Bugün yine evimin karşısındaki markete gittim. Eldiven getirtmeyecek misiniz, dedim, gelirse yine L gelir dediler. Beterinden korktuğum için aldım bir paket. Bilekten koli bantla bağlayınca oluyor sanki. Ama sızdırır yine de. Virüs bu ya, sızar bir yerden. Görememek fena. Çünkü elimi yıkarken, aslında boşuna yıkadığımı düşünüyorum. Kafamın bir köşesinde, aslında virüs gitmedi/zaten bu elimde bir şey yoktu düşünceleri aynı anda var. Böyle birbiriyle çelişen düşüncelerin aynı anda olması tehlikelidir, bence, şimdi uydurdum. Hımm.

Günün Düşüncesi

Bence takıntının temelinde “yeterince iyi olmuyor” değil de “bu yaptığım bir boka yaramıyor” hissi yatıyor. Bunu da şimdi uydurdum ama inanılmaz mantıklı geldi.  Boşuna yapılan şeyin alışkanlığa dönüşmesi. Tatmin olmamakla ilgili değil de, bizatihi, “boşuna”ya kapılmak.

Kapıların kollarını elimizle değil de dirseğimizle açmamız, anahtara kolonya boca etmemiz, kolonyanın dışını da kolonyayla temizlememiz doğru olabilir, ama bunun faydası ve gerekliliği insan aklının anlayabileceği bir şey değil. Bu da “tam içine sinmediği için” değdiği duvara 34. kez değen OKB’li kuzenimi hatırlatıyor bana.

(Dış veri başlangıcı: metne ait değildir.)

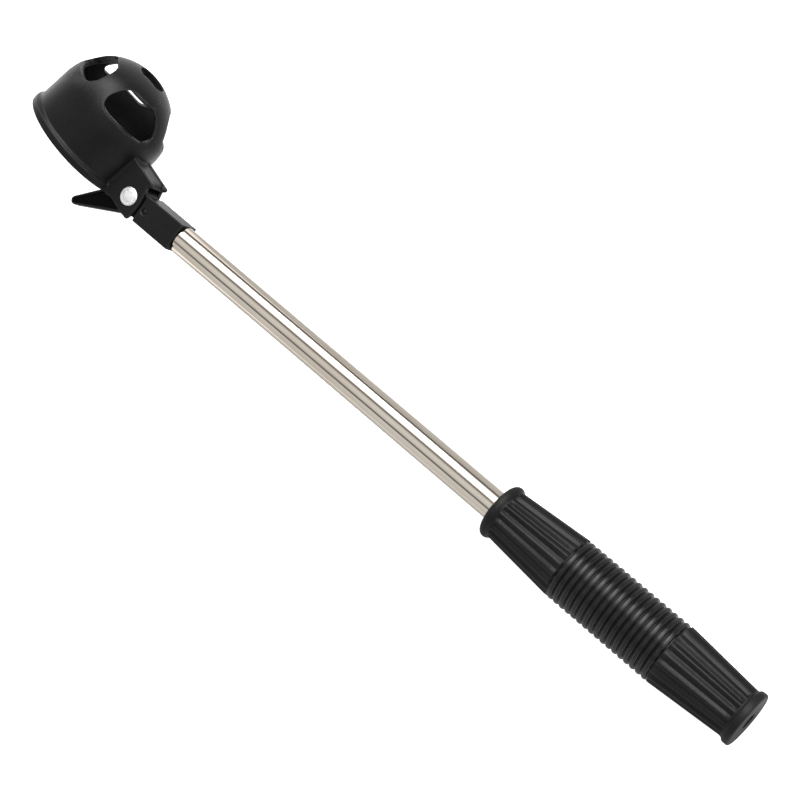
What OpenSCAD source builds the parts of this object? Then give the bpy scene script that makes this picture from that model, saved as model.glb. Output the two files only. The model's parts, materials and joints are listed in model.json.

Bize bu olacak diye korkuyorum biraz, çünkü yalnızca el yıkamakla kalmaz böyle bir şey, insanın düşünme biçmini komple değiştirir. -Mesela sağlıklı olan, düşüncenin davranışa dönüşmesi olsun, burada tersi var. Çünkü insan evladı, evrimi gereği görünmeyen pisliği tanımıyor ve bu doğrultuda elini yıkadığında, doğru da olsa aslında irrasyonel bir şey yapıyor ve işbu irrasyonellik bir kere düşünme biçmine dönüştü mü sıçtığımızın resmidir.

Bence.

Bunlar hep bence.

***

3M kimyasal maske sipariş ettim. Bununla ilgili uzmanlara danışıp İstanbul turu atmayı düşünüyordum. Ama hem biraz utanıyorum (çok saçma ve dalga geçseler sesim duyulmayacağından cevap da veremeyeceğim) hem de uzmanların “Hayır tabii ki korumaz” demesinden korkuyorum zira epey bir para bayıldım. Ama sormadan da çıkılmaz. Galiba maske gelecek ve çekmecemde duracak.

Bir de bu dönem sipariş vermenin ahlaki bir sorun olması meselesi var. Bir daha yapmayacağım galiba. Ama yapabilirim de. Hayır, o maskeler nerede satılıyor, o bile belli değil. Türkiye’de görülmeden önce bu maskelerin satılabileceği birkaç yere gitmiştim, çok az gaz maskesi kalmıştı, olanların da filtresi yoktu.